Fighting against the current U.S. food production system as important to the couple, but so is enabling an alternative way of life. This drive led Cummins and Welch to Mexico, where they teamed up Welch's longtime friend Rosana Álvarez to start Via Organica, an organic farm, shop, restaurant and educational facility.
"This whole system we have set up in the U.S. is hurting people so badly," Welch said, citing farm subsidies and other policies that she says have enabled U.S. crops, especially corn, to be sold cheaply in Mexico. She said this has undermined the local market, forcing Mexican farmers to leave their land and find work elsewhere — often across the border in the U.S. She also said imported corn has negatively affected the diets of Mexicans.
"We're really harming the people of Mexico with our agricultural policies," she said.
Via Organica is Welch's way of creating an alternative, including creating a market for traditionally farmed fruits and veggies. Another goal, she said, is to educate those who visit. Topics include why locally grown, organic products can be more expensive, what GMOs are and the connections between food and climate change.
Lauri Hohman of Silver Bay visited Mexico and Via Organica in the first week of March.
"I've always heard about (Organic Consumers Association)," Hohman said. "Now I'm in way more awe and I need to learn more."
At Via Organica, she saw farmers growing organic food, watched locals prepare it and learned about its benefits. While in Mexico, she also took a trip to see a grove where monarch butterflies winter. Hohman said guides taught her about the plight of monarchs, which are declining in population; some cite pesticides and climate change as among the causes.

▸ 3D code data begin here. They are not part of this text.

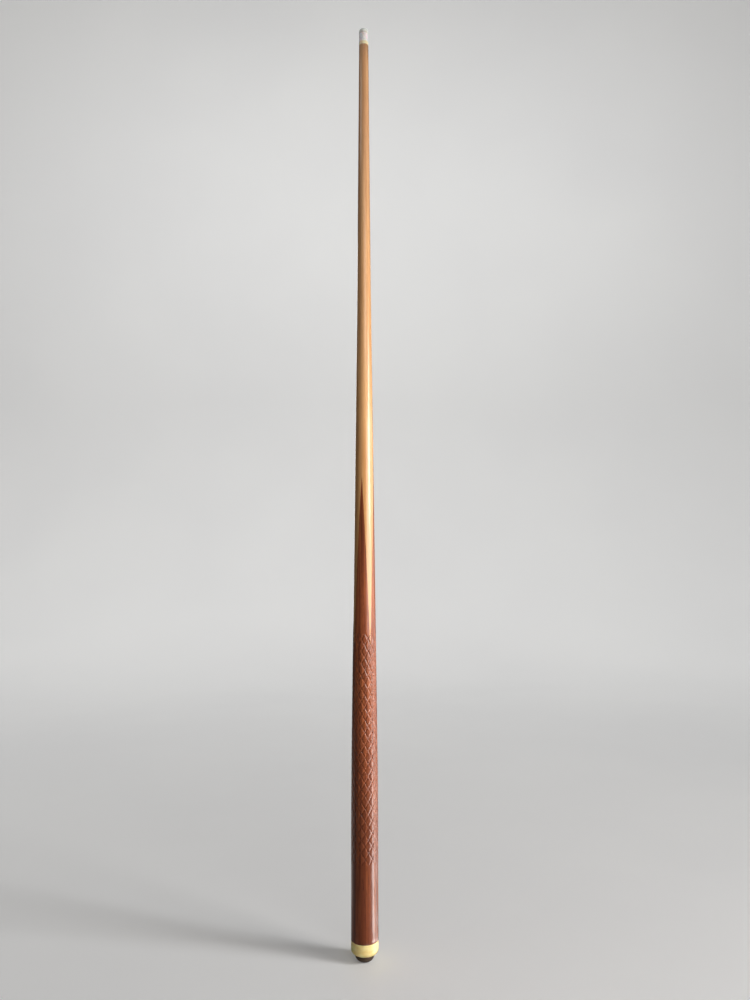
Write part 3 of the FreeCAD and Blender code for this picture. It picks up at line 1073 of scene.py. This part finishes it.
def make_world():
    """An even pale world: bright where the camera sees it, faint as a light."""
    world = bpy.data.worlds.new("studio")
    world.use_nodes = True
    tree = world.node_tree
    background = tree.nodes["Background"]
    background.inputs["Color"].default_value = (1.0, 0.98, 0.96, 1)
    seen = tree.nodes.new("ShaderNodeLightPath").outputs["Is Camera Ray"]
    strength = tree.nodes.new("ShaderNodeMapRange")
    strength.inputs["To Min"].default_value = 0.05
    strength.inputs["To Max"].default_value = 0.6
    tree.links.new(seen, strength.inputs["Value"])
    tree.links.new(strength.outputs["Result"], background.inputs["Strength"])
    bpy.context.scene.world = world


def make_lights(floor):
    """Soft studio light, mostly from the right, with the floor kept even and the shadow soft."""
    lamps = {settings[0]: add_light(*settings) for settings in LAMPS}
    for name in SEEN_IN_GLOSS_ONLY:
        lamps[name].visible_diffuse = False
    add_sun(floor)
    all_but_floor = bpy.data.collections.new("unlit")
    all_but_floor.objects.link(floor)
    all_but_floor.collection_objects[0].light_linking.link_state = "EXCLUDE"
    for name in KEPT_OFF_FLOOR:
        lamps[name].light_linking.receiver_collection = all_but_floor
    # the floor doesn't block the light that comes from under it
    lamps["under"].light_linking.blocker_collection = all_but_floor
    add_low_strips()
    make_world()


# ---------------------------------------------------------------- camera and scene


def make_camera():
    """A camera at the photograph's angle: low and close, looking slightly up the cue."""
    pitch = math.radians(90 + 3.73)
    roll = math.radians(0.12)
    pan = math.radians(-0.8)
    camera = bpy.data.cameras.new("camera")
    camera.lens = 27.5
    camera.clip_start = 0.01
    seat = bpy.data.objects.new("camera", camera)
    seat.location = (0, -0.8711, 0.4495)
    seat.rotation_euler = (pitch, roll, pan)
    bpy.context.scene.collection.objects.link(seat)
    bpy.context.scene.camera = seat


def paint(node, material):
    """Gives a CAD node its material."""
    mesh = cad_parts[node].data
    mesh.materials.clear()
    mesh.materials.append(material)


def clear_scene():
    """Removes what the empty file starts with, and keeps the frame."""
    for name in ("Cube", "Light", "Camera"):
        if name in bpy.data.objects:
            bpy.data.objects.remove(bpy.data.objects[name])


def main():
    """Builds the looks round the frame, with its stage, lights and camera."""
    clear_scene()
    bpy.context.scene.view_settings.view_transform = "Standard"

    red_wood = butt_material()
    maple = shaft_material()
    zinc = steel_material("zinc_plate", colour(196, 194, 184), 0.25)
    stand_for(make_butt(), "cue", "butt", red_wood)
    stand_for(make_shaft(), "cue", "shaft", maple)
    stand_for(make_ferrule(), "cue", "ferrule", ferrule_material())
    stand_for(make_pad(), "cue", "tip_pad", pad_material())
    stand_for(make_tip(), "cue", "cue_tip", tip_material())
    stand_for(make_cap(), "cue", "butt_cap", cap_material())
    stand_for(make_bumper(), "cue", "bumper", rubber_material())
    stand_for(make_washer(), "washer", "bumper_washer", zinc)
    stand_for(make_screw(), "screw", "bumper_screw", zinc)
    paint("bore_plug", dowel_material())
    paint("weight_slug", steel_material("plain_steel_bar", colour(120, 122, 126), 0.6))

    make_lights(make_stage())
    make_camera()


main()
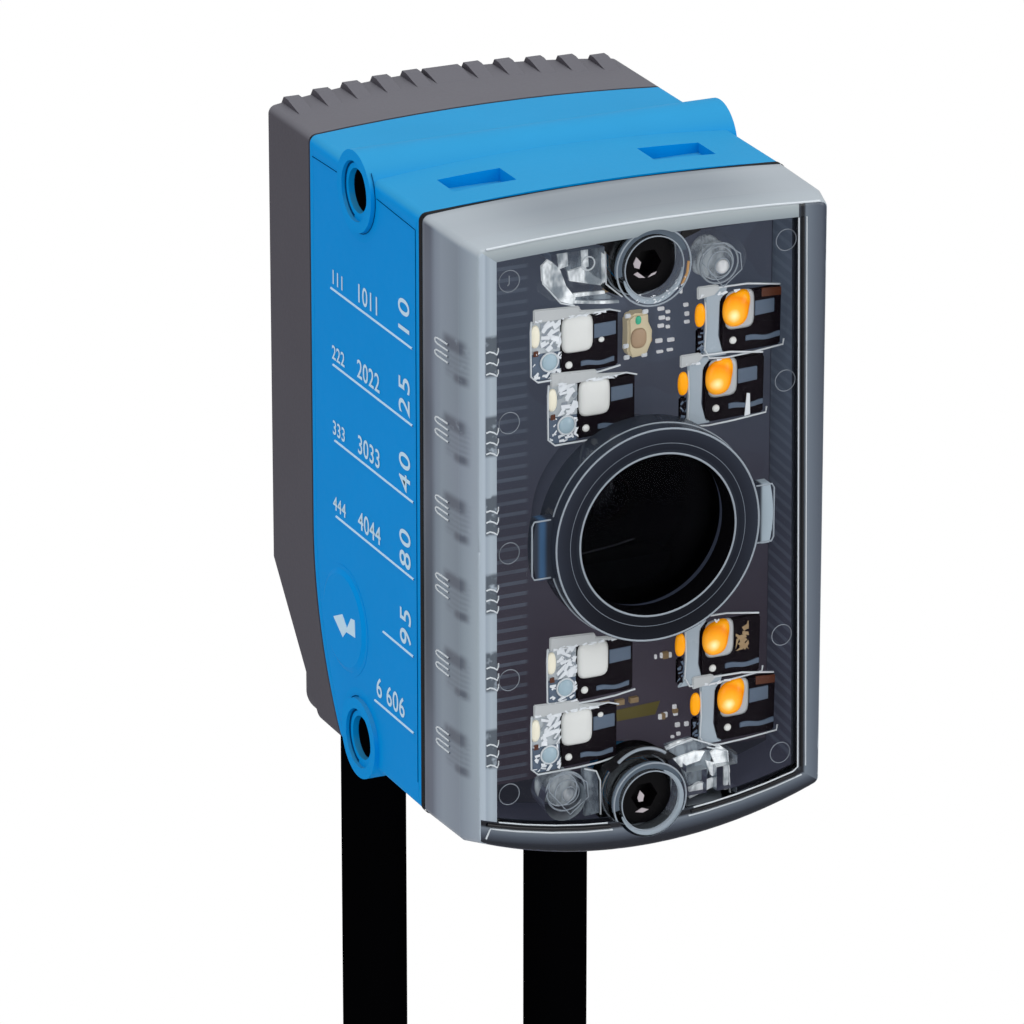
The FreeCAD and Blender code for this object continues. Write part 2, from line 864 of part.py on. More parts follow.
def make_lens_tube():
    """The black tube between the window and the lens, closed by a baffle round the lens."""
    start = "(hood_inside + window_thickness + 0.05)"
    length = f"aperture_y + 1 - {start}"
    tube = ring("mid", start, "axis_height", "tube_outer", "ring_inner", length)
    baffle = cut(
        rod("mid", "aperture_y", "axis_height", "tube_outer", "1"),
        rod("mid", "aperture_y - 1", "axis_height", "aperture_radius", "3"),
    )
    low = "axis_height - ring_inner"
    shade = common(
        box("mid - ring_inner", "aperture_y - 3.5", low, "1.6 * ring_inner", "3.6", "3.4"),
        rod("mid", "aperture_y - 4", "axis_height", "tube_outer - 0.2", "4.5"),
    )
    return keep("lens_tube", fuse(tube, baffle, shade))


def make_lens_barrel():
    """The screwed barrel that carries the lens."""
    barrel = cut(
        rod("mid", "aperture_y + 1.1", "axis_height", "barrel_radius", "barrel_length - 1.1"),
        rod("mid", "aperture_y", "axis_height", "aperture_radius + 0.6", "3.7"),
        rod("mid", "barrel_back - 6", "axis_height", "4.2", "8"),
    )
    return keep("lens_barrel", barrel)


def make_front_lens():
    """The first glass of the lens, domed towards the front."""
    rim = rod("mid", "aperture_y + 1.4", "axis_height", "aperture_radius + 0.55", "1.2")
    ball = doc.addObject("Part::Sphere", "Ball")
    ball.setExpression("Radius", full("2.4 * aperture_radius"))
    put(ball, "mid", "aperture_y + 0.6 + 2.4 * aperture_radius", "axis_height")
    cap = common(ball, rod("mid", "aperture_y", "axis_height", "aperture_radius + 0.55", "1.5"))
    return keep("front_lens", fuse(rim, cap))


def make_lens_holder():
    """The flanged holder behind the housing's front wall that guides the barrel."""
    thick = "holder_thickness"
    flange = on_axis_plate("wall_back", "holder_flange", thick)
    reach = "sensor_board_front - wall_back"
    sleeve = rod("mid", "wall_back", "axis_height", "barrel_radius + 2", reach)
    frame = on_axis_plate(f"sensor_board_front - {thick}", "holder_frame", thick)
    bore = rod("mid", "body_front", "axis_height", "barrel_radius + 0.1", "2 * body_depth")
    return keep("lens_holder", cut(fuse(flange, sleeve, frame), bore))


def on_axis_plate(front, size, thickness):
    """A square plate centred on the optical axis."""
    low_x, low_z = f"mid - {size} / 2", f"axis_height - {size} / 2"
    return box(low_x, front, low_z, size, thickness, size)


def make_image_sensor():
    return keep("image_sensor", on_axis_plate("sensor_board_front - 1.1", "sensor_size", "1.1"))


def make_sensor_board():
    board = on_axis_plate("sensor_board_front", "sensor_board_size", "board_thickness")
    return keep("sensor_board", board)


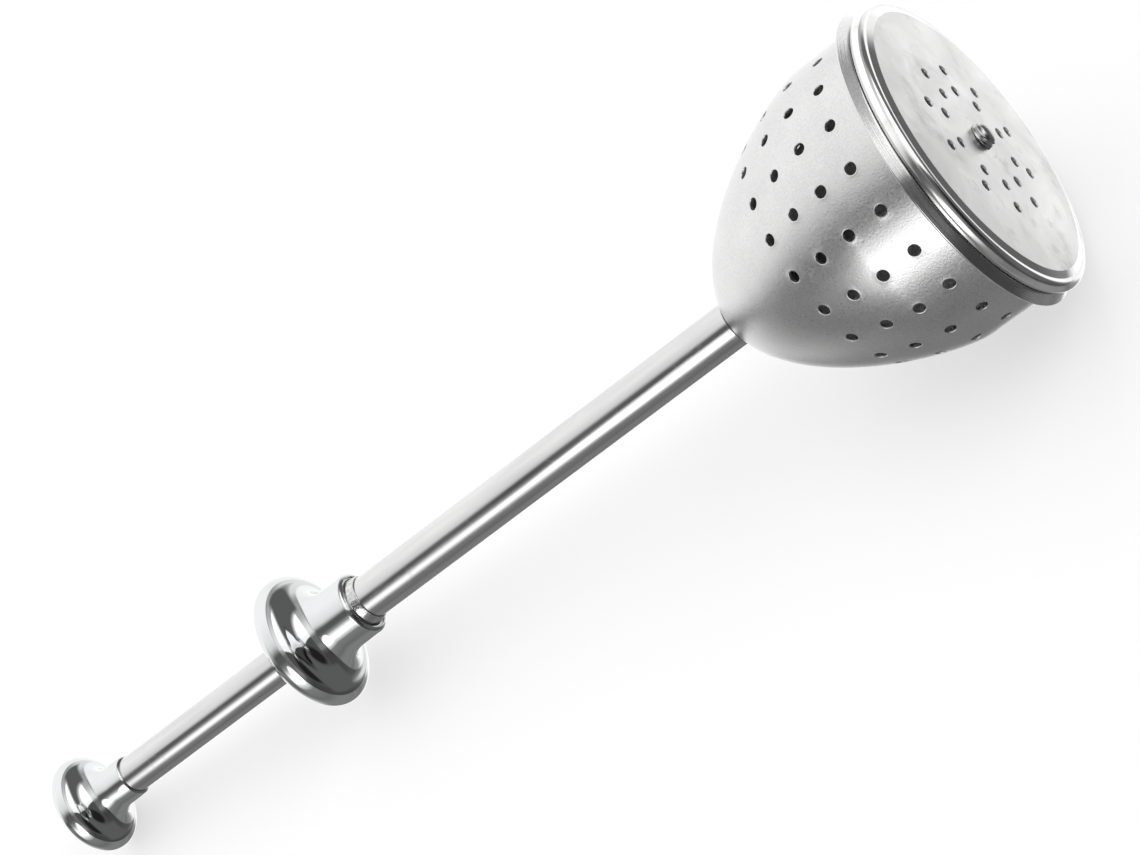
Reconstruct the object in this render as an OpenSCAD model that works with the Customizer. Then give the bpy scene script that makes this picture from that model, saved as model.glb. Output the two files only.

Hohman said the educational vacation caused her to come back to Silver Bay eager to look more into the food-related issues highlighted during her trip, and continue the journey into healthy eating she started a year ago.
"I've done plenty of vacations where you just go lay out in the sun ... it's more about you," Hohman said. "This one was so much more about taking in what's going on around you."
Welch said they welcome any visitors to Via Organica.
"It makes for a great learning experience to come down here," she said.
Meanwhile, the work in Finland continues on. Five full-time employees staff the office and two part-timers help out, too. They send out nationwide alerts and calls to action, as well as helping smaller organizations mobilize for local change. Welch said they've managed to maintain the organization with funding from many passionate individuals rather than accepting any huge grants from corporations that could influence their work
"Most of our donations come from small donors," she said. It gives a nice energy. These are 1,000 people that have given $50 and people really care about this issues."